* [The task]
Reproduce exactly the opening lines of the listing, stopping after the line that contains "WALL_TOP = 0.3" and including it.
━━━━━ Dataset section ━━━━━
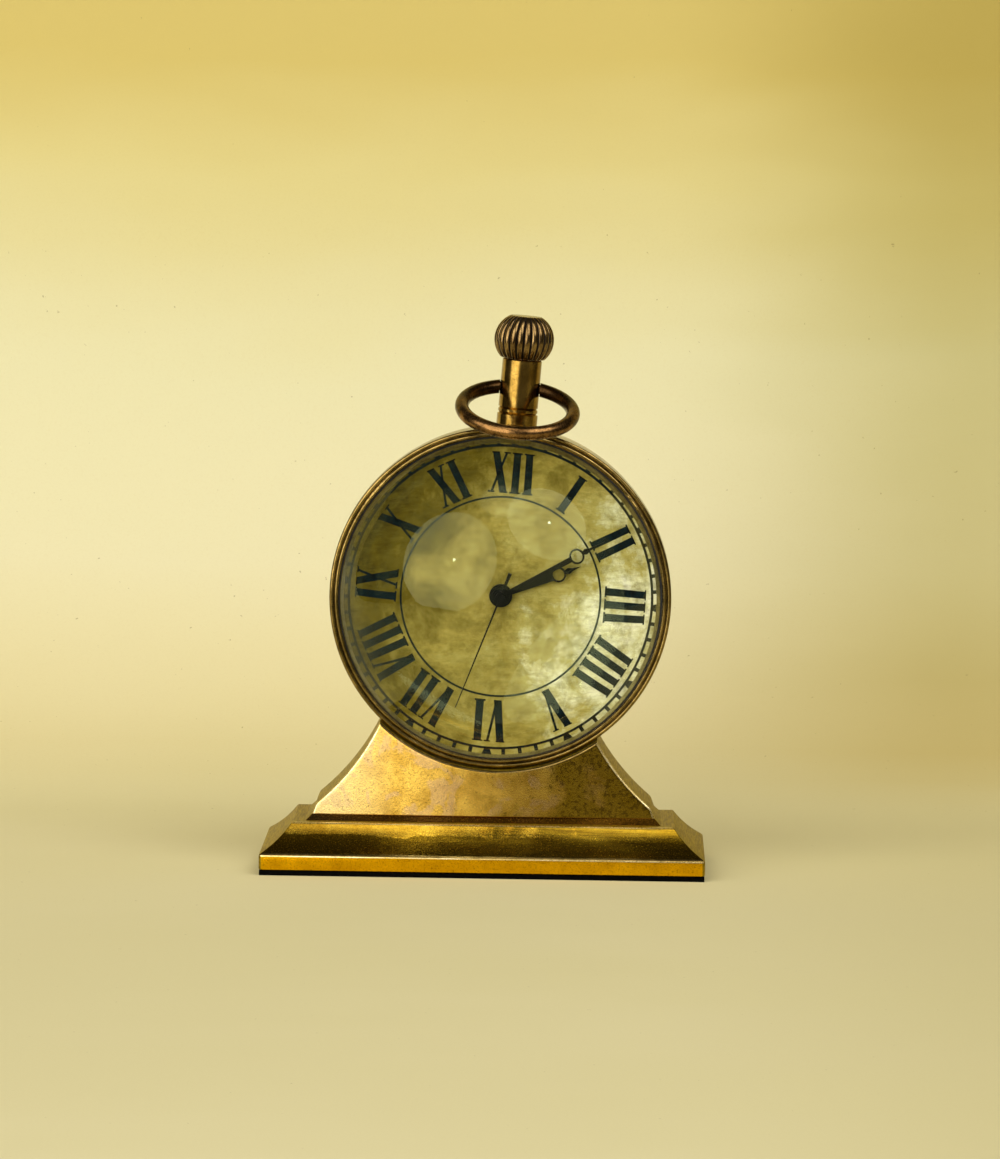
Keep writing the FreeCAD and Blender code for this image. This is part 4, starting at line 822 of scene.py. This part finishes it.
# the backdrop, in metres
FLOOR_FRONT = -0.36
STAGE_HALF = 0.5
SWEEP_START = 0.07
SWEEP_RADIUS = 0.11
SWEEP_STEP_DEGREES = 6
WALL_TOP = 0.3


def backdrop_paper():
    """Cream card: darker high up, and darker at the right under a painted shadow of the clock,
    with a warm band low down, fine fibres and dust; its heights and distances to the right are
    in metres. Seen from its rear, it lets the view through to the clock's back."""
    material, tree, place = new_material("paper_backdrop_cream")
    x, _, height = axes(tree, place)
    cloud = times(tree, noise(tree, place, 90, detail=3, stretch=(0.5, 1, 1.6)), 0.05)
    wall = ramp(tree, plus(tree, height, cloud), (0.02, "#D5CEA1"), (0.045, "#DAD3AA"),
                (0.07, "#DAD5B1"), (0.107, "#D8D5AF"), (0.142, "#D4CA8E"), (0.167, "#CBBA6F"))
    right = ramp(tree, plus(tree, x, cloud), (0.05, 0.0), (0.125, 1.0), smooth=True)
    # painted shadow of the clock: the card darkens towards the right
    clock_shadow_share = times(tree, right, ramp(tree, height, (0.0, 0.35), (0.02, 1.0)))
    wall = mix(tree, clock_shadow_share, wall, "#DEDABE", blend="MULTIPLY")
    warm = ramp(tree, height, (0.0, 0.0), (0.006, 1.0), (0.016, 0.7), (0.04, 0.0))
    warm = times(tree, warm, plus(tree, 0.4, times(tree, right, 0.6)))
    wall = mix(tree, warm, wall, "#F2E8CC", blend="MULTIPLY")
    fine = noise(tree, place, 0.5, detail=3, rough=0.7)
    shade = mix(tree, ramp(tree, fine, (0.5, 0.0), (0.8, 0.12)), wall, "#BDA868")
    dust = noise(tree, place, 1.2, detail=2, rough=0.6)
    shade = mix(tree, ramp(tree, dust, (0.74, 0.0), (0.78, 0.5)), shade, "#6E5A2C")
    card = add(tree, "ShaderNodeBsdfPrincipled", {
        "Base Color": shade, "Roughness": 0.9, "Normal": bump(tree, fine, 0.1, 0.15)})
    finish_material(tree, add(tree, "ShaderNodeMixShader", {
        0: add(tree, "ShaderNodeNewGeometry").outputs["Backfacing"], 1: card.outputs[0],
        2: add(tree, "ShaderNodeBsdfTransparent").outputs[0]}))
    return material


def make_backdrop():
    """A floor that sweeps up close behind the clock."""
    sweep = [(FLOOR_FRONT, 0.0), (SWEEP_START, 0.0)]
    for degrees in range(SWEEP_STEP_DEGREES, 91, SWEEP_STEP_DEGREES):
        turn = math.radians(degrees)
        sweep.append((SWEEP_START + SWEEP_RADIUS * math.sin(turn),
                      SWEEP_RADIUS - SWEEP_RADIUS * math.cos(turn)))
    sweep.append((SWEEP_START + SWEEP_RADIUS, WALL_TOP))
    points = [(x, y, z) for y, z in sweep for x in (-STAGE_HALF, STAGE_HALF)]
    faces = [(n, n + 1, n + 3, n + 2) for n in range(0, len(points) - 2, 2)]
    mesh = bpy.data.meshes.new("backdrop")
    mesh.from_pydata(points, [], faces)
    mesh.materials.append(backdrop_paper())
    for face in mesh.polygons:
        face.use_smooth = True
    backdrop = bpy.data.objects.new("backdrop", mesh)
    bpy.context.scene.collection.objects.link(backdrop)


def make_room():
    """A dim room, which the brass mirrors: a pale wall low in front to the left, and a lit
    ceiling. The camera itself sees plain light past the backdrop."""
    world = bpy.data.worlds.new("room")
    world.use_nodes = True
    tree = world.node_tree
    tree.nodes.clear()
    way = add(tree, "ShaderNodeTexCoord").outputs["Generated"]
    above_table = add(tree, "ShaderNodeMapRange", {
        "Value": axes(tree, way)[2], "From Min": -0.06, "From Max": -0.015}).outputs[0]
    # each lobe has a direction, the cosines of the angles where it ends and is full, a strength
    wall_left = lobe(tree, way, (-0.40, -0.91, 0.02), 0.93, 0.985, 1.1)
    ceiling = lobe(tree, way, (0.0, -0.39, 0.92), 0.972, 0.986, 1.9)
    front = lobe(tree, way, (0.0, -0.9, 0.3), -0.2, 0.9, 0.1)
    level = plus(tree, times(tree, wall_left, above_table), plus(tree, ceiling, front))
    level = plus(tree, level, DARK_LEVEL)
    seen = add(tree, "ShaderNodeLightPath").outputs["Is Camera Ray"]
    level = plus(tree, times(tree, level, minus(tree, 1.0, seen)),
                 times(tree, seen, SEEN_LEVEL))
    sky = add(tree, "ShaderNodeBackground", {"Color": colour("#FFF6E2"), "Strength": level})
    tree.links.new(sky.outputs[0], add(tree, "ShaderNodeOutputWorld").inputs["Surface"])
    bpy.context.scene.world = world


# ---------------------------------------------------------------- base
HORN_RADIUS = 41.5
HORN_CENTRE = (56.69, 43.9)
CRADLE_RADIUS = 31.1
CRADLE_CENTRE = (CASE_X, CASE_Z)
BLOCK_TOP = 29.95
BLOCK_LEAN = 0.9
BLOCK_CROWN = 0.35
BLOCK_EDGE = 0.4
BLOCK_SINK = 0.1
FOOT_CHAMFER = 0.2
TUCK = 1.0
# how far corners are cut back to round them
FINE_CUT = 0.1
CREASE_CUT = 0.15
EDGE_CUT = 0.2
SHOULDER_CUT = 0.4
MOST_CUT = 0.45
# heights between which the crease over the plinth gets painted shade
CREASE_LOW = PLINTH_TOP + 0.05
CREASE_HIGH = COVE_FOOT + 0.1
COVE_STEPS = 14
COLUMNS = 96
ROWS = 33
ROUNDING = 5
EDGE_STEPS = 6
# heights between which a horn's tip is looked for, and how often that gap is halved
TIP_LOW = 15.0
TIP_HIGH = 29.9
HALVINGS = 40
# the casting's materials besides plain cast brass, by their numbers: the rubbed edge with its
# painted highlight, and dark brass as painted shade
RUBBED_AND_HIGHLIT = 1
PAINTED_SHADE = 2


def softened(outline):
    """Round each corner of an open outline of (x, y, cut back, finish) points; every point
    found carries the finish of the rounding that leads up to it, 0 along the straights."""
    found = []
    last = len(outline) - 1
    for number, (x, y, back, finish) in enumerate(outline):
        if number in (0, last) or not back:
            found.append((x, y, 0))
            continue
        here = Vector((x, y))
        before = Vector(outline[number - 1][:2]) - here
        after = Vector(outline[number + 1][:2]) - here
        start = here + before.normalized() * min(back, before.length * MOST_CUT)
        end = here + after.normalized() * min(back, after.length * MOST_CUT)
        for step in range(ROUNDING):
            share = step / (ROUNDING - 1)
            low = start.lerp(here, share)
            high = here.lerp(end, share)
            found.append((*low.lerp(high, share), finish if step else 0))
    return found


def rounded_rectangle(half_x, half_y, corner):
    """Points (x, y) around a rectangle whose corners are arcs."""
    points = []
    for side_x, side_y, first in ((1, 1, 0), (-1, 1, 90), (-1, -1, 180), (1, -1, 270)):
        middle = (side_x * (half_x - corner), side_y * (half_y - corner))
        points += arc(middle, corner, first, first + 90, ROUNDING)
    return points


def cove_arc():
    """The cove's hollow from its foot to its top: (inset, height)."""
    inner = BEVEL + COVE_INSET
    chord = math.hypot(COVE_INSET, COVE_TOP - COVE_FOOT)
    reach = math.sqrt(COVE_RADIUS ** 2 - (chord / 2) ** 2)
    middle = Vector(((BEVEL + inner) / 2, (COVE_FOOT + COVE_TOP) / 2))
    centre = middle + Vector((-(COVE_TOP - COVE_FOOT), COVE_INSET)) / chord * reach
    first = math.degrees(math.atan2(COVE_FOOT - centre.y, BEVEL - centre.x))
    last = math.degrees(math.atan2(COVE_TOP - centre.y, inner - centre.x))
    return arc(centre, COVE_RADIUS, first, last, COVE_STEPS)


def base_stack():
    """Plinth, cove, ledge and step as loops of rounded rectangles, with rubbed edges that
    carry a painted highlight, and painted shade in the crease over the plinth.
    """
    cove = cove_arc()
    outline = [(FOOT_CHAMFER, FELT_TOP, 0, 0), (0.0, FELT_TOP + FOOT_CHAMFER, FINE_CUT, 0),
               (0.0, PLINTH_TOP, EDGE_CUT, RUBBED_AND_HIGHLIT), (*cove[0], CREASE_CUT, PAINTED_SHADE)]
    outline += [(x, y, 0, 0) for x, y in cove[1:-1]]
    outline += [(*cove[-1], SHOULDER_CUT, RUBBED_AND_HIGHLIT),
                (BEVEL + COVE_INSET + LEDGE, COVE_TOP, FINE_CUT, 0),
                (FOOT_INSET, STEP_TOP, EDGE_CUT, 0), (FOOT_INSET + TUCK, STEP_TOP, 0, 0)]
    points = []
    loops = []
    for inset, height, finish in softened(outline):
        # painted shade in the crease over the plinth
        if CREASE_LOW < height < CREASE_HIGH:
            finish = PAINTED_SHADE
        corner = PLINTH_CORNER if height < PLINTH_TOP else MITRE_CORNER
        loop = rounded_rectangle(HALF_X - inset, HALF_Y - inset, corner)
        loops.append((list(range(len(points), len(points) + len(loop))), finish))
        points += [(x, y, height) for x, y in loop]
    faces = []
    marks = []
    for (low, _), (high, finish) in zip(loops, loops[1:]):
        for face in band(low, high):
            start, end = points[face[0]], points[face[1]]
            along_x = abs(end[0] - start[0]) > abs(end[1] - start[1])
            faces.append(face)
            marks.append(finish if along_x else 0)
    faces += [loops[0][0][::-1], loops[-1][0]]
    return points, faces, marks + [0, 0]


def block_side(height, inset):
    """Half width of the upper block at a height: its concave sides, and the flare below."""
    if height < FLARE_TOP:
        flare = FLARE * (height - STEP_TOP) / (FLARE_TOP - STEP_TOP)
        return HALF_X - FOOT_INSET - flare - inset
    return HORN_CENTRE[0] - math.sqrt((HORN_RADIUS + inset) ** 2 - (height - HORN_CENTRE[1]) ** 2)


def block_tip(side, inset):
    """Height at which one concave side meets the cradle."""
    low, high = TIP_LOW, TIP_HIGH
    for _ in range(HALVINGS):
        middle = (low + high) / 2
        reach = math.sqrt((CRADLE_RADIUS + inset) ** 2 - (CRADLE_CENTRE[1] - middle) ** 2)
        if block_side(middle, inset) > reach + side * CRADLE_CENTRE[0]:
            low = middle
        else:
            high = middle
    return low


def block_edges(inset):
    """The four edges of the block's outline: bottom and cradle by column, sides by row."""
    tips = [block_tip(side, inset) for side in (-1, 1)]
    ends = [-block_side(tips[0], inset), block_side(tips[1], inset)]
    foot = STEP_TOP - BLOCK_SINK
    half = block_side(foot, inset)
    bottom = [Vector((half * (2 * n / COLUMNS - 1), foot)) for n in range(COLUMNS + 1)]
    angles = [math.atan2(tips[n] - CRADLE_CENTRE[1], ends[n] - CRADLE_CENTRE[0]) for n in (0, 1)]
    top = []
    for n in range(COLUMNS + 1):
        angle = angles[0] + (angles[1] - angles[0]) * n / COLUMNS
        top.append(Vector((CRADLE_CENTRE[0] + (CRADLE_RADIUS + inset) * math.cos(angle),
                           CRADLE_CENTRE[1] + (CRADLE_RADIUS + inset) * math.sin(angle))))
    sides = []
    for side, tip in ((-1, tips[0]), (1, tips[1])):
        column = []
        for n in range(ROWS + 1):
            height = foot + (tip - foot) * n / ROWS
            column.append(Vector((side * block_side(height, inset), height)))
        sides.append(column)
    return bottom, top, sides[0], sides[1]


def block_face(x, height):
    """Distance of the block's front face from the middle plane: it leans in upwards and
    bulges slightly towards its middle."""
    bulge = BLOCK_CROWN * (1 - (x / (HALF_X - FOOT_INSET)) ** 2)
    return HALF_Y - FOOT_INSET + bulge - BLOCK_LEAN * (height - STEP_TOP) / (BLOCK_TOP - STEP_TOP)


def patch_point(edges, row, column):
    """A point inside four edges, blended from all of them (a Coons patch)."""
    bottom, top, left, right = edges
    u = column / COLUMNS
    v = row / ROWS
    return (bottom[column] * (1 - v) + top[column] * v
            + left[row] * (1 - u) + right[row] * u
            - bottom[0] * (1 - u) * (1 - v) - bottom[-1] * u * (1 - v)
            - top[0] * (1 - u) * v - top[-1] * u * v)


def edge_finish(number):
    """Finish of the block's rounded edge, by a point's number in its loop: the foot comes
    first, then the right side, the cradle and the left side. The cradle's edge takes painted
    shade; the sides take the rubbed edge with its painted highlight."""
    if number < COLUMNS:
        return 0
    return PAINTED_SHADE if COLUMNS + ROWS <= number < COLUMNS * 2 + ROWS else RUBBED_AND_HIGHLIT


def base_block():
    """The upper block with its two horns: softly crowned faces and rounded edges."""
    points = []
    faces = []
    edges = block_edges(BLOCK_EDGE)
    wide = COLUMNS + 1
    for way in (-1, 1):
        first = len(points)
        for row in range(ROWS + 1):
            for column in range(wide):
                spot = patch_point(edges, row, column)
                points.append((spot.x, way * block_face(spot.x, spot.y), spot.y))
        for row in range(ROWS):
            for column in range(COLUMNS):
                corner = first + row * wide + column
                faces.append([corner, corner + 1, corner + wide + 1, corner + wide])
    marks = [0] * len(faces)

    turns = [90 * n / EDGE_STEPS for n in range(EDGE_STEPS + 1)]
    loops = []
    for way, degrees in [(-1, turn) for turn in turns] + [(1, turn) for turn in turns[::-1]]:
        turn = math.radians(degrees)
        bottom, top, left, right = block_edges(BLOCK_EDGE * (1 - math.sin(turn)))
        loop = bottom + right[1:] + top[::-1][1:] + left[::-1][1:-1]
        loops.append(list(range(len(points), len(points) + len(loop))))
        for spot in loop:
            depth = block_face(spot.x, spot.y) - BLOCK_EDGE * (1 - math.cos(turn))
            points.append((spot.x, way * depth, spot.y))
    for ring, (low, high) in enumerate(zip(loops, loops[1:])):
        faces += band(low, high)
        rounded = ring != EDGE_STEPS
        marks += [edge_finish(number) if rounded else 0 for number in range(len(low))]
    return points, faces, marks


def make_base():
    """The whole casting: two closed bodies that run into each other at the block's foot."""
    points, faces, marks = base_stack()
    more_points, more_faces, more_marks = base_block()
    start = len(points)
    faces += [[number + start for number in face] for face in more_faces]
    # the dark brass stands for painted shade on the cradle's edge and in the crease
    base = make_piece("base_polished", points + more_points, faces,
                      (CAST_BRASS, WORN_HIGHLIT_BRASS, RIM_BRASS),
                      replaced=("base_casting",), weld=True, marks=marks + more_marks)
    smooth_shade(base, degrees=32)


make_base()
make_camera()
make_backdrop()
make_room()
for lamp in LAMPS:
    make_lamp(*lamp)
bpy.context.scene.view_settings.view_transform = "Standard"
━━━━━
* [Complete output]
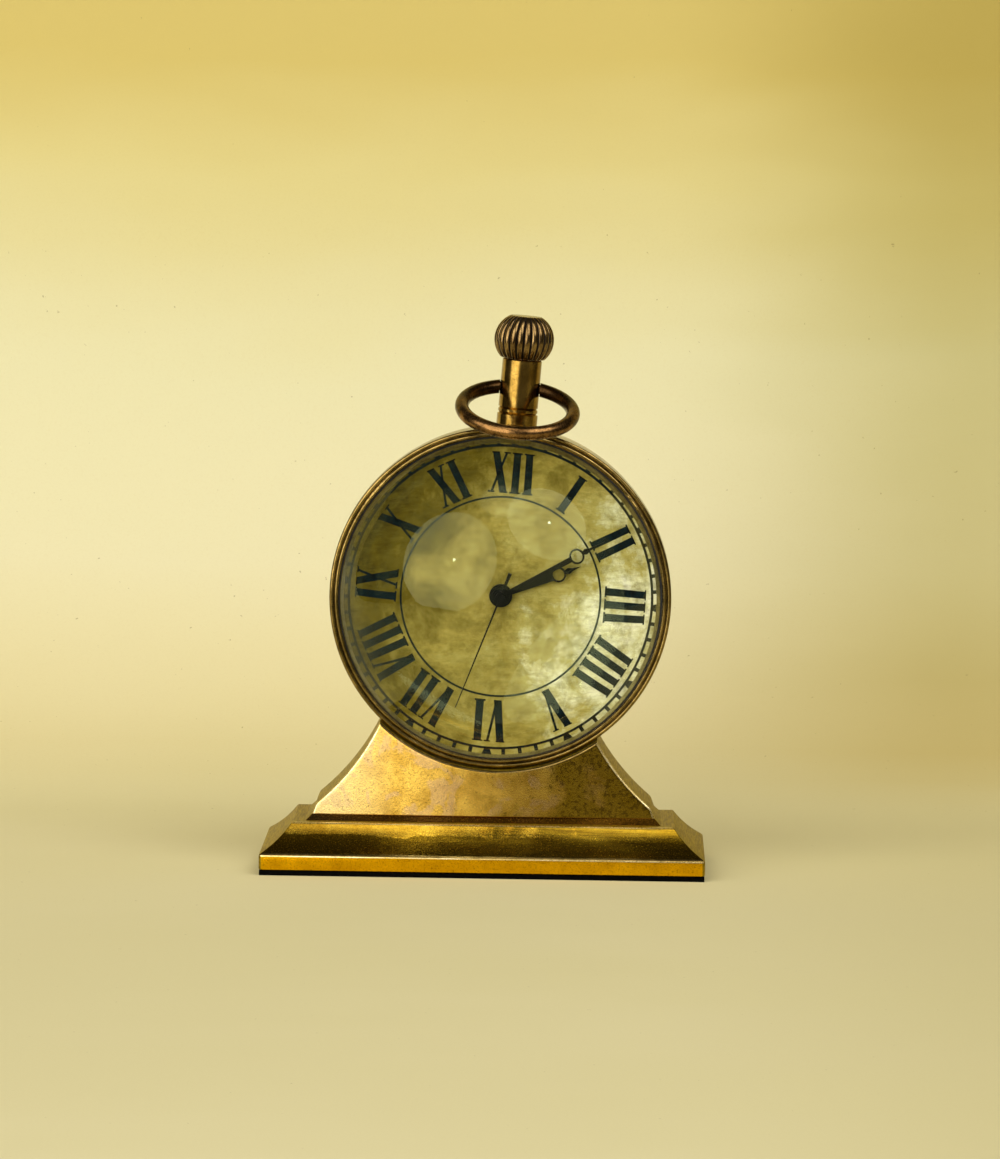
Keep writing the FreeCAD and Blender code for this image. This is part 4, starting at line 822 of scene.py. This part finishes it.
# the backdrop, in metres
FLOOR_FRONT = -0.36
STAGE_HALF = 0.5
SWEEP_START = 0.07
SWEEP_RADIUS = 0.11
SWEEP_STEP_DEGREES = 6
WALL_TOP = 0.3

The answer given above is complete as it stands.